Descriptions, Reviews, Etc.
Publisher Description:
The Evident Connexion presents a new reading of Hume's 'bundle theory' of the self or mind, and his later rejection of it. Galen Strawson argues that the bundle theory does not claim that there are no subjects of experience, as many have supposed, or that the mind is just a series of
experiences. Hume holds only that the 'essence of the mind [is] unknown'. His claim is simply that we have no empirically respectable reason to believe in the existence of a persisting subject, or a mind that is more than a series of experiences (each with its own subject).

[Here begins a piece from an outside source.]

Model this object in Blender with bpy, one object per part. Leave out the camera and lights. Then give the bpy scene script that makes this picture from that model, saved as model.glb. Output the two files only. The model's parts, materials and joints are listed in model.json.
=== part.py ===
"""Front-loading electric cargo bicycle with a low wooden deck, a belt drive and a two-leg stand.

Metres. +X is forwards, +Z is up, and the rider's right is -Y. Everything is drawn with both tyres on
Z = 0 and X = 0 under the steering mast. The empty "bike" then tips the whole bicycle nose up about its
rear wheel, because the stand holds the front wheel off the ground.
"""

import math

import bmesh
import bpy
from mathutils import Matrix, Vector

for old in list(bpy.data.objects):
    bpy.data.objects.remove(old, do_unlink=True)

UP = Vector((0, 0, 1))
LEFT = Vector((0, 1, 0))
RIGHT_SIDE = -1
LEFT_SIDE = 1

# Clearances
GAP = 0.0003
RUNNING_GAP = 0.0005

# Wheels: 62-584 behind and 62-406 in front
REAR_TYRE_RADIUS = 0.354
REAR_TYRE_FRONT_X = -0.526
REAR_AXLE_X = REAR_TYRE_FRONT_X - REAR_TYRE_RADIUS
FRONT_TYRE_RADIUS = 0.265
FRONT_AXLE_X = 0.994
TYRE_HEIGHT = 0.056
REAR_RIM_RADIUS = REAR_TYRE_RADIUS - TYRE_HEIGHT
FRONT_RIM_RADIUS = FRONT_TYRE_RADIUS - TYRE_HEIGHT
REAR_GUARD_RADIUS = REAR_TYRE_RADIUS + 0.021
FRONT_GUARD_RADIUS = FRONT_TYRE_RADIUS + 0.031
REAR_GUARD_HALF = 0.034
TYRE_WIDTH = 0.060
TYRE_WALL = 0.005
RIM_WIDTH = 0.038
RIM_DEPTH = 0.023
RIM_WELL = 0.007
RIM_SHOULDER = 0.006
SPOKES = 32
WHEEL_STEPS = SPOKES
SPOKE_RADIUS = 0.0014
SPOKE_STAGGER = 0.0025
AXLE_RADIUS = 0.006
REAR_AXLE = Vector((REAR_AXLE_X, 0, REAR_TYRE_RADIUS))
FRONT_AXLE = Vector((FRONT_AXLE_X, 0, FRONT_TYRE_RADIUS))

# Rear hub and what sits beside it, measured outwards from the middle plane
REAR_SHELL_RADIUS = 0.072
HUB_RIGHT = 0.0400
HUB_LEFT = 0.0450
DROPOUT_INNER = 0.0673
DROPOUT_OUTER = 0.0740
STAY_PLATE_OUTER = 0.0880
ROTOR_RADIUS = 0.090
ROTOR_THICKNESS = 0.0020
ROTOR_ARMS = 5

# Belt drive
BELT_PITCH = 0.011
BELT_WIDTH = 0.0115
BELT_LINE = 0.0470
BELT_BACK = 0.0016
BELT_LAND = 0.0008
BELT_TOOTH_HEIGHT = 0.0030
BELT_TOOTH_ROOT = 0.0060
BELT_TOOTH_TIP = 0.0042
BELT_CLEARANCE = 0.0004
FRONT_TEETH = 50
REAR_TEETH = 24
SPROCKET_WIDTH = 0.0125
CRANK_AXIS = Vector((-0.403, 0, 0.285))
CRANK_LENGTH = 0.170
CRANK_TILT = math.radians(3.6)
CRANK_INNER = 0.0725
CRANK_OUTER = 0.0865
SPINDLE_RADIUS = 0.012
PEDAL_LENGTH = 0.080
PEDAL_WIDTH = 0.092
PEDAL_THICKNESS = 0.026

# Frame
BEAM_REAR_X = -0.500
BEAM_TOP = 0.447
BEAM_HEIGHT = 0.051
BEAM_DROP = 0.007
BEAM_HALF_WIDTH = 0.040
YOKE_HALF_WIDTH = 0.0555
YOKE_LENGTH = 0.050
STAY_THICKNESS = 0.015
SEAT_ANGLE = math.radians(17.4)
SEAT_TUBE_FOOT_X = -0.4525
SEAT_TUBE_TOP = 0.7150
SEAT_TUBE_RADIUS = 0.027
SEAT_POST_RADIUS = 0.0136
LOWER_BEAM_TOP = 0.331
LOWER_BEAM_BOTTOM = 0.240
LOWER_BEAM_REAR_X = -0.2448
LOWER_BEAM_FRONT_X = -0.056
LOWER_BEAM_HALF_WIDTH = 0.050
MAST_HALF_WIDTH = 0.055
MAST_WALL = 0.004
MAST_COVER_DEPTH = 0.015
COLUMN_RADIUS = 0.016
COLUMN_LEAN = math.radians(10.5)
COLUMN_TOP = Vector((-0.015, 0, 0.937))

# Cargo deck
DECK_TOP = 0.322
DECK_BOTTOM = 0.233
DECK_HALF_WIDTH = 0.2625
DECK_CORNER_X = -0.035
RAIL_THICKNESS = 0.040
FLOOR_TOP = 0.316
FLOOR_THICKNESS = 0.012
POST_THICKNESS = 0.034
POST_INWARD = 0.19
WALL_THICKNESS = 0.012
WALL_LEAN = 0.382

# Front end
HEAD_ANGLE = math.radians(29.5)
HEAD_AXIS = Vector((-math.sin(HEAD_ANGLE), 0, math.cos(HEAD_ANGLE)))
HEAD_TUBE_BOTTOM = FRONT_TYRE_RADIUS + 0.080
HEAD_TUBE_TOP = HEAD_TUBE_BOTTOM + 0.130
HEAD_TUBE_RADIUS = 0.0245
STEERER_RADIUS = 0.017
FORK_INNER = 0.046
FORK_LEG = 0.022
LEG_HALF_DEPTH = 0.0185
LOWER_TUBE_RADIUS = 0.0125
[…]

Why does Hume later reject the bundle theory? Many think he became dissatisfied with his account of how we come to believe in a persisting self, but Strawson suggests that the problem is more serious. The keystone of Hume's philosophy is that our experiences are governed by a 'uniting principle' or
'bond of union'. But a philosophy that takes a bundle of ontologically distinct experiences to be the only legitimate conception of the mind cannot make explanatory use of those notions in the way Hume does. As Hume says in the Appendix to the Treatise of Human Nature: having 'loosen'd all our
particular perceptions' in the bundle theory, he is unable to 'explain the principle of connexion, which binds them together'. This lucid book is the first to be wholly dedicated to Hume's theory of personal identity, and presents a bold new interpretation which bears directly on current debates
among scholars of Hume's philosophy.